There are several ramifications of all this. One is that of course you won't find these Rishonim discussing conflicts between Chazal and science in other areas, because they didn't know of any. Another is that those who seek to uphold the truth of all Chazal's statements have to use different tools than those available to the Rishonim. There were indeed Rishonim who argued for a general or even absolute truth to all Chazal's statements. But they did so because of a straightforward belief that in antiquity, people in general, and kal v'chomer Chazal, were more intelligent and wiser and knew much more about the world. Just as it would be ludicrous for a schoolchild to challenge Einstein about physics, it was ludicrous for anyone to challenge Aristotle about science - or Chazal. In recent times, however, nobody believes this. Thus, those who argued for Chazal's infallibility or near-infallibility had to devise new tools, such as arguing that Chazal were never speaking literally (as per Maharal), or claiming that Chazal benefited from ruach hakodesh/ sod Hashem liyreyav (as per Leshem). Furthermore, due to this new mechanism, and also for various other reasons, they ended up with the position that Chazal could never have been wrong about any scientific fact, especially something as basic as the sun's path at night - and they thereby went against the view of virtually all the Rishonim.

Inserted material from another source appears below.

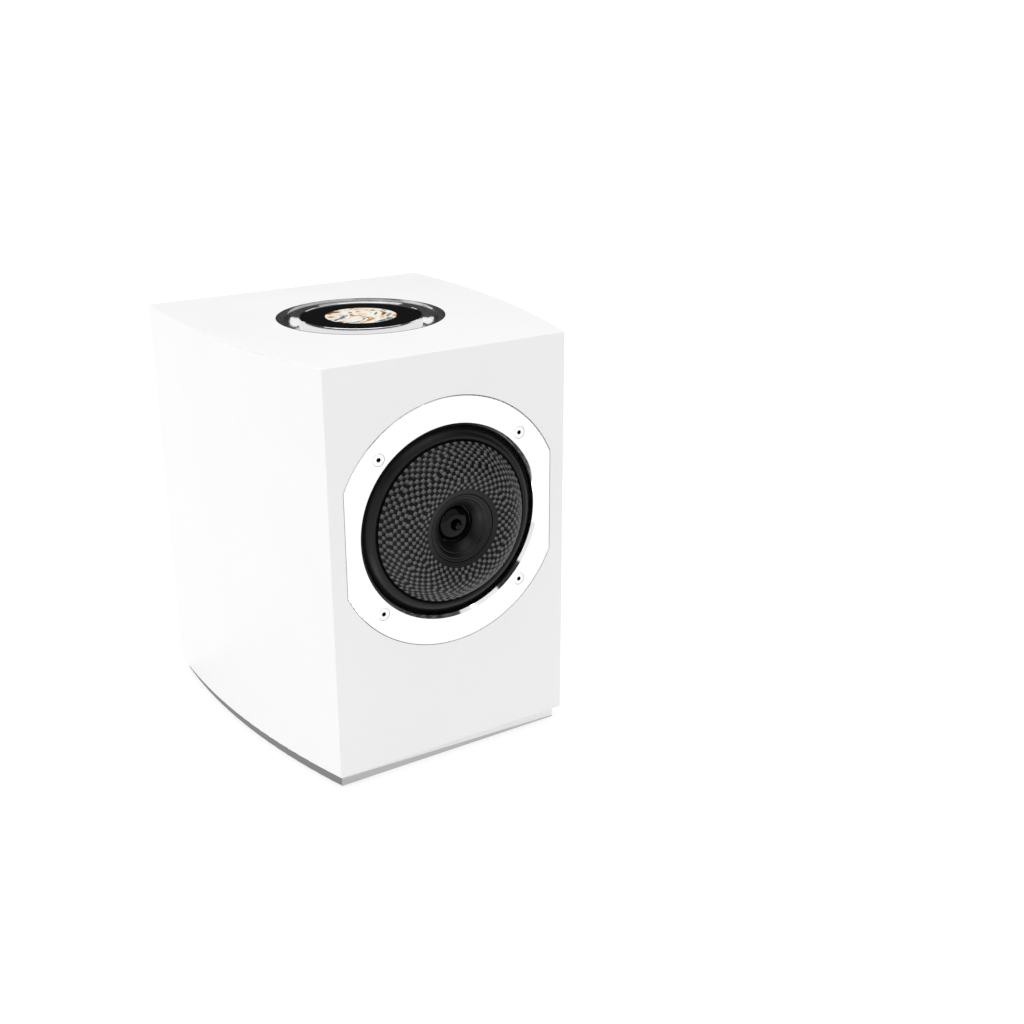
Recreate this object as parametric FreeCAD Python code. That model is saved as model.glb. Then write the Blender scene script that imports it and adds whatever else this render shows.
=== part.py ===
import FreeCAD, Part
import math
import os

# Active bookshelf speaker with a coaxial driver and a volume ring on top.
# Millimetres. +Z is up, the front faces -Y, the origin is under the middle of the object's box.

# ---- driving dimensions: cabinet ----
FRONT_WIDTH = 190.0
WIDEST = 243.2
WIDEST_BEHIND_FRONT = 184.0
CABINET_DEPTH = 252.0
CABINET_HEIGHT = 298.0
EDGE_RADIUS = 1.0
FRONT_WALL = 22.0
REAR_WALL = 22.0
SIDE_WALL = 15.0
TOP_WALL = 18.0
BOTTOM_WALL = 15.0
BRACE_WALL = 12.0
FOOT_HEIGHT = 1.0
FOOT_RADIUS = 9.0
FOOT_SEAT_DEPTH = 1.5
FOOT_FROM_END = 24.0
FOOT_FROM_SIDE = 22.0
PLINTH_HEIGHT = 10.5
PLINTH_INSET_SIDE = 5.0
PLINTH_INSET_END = 6.0

# ---- driving dimensions: coaxial driver, radii from its axis ----
DRIVER_ABOVE_CABINET_BASE = 173.9
RING_RADIUS = 91.5
RING_HALF_FLAT = 83.2
RING_BORE = 70.0
RING_BORE_CHAMFER = 2.0
RING_DEPTH = 8.0
RING_GAP = 0.4
SCREW_SPACING = 56.3
MEMBRANE_OUTER = 58.8
MEMBRANE_INNER = 28.5
MEMBRANE_WALL = 0.8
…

To put it another way: Azariah De Rossi claimed that he wasn't doing anything novel in his work Me'or Einayim, which was a critical evaluation of Chazal's statements about history. But of course he was. However, Maharal, who fiercely opposed to De Rossi and insisted that Chazal were speaking about metaphysical matters rather than history, was just as novel.
So what would these Rishonim (who acknowledge that Chazal erred about cosmology) say if they were alive today, with the knowledge that we have about the natural world? It's a pointless question. We just can't know. It's like the question of what Rambam would be if he were around today; everyone claims him as their own, from Briskers to Modern Orthodox to atheists.
Thus, the idea that we ourselves can point to Chazal being incorrect about a variety of things in the natural world can only be sourced to Rambam and a few other Geonim, Rishonim and Acharonim. But my opponents' claim - that everything Chazal said was with ruach hakodesh/ sod Hashem liyreyav/ a mesorah from Sinai - has no basis in any of the Rishonim.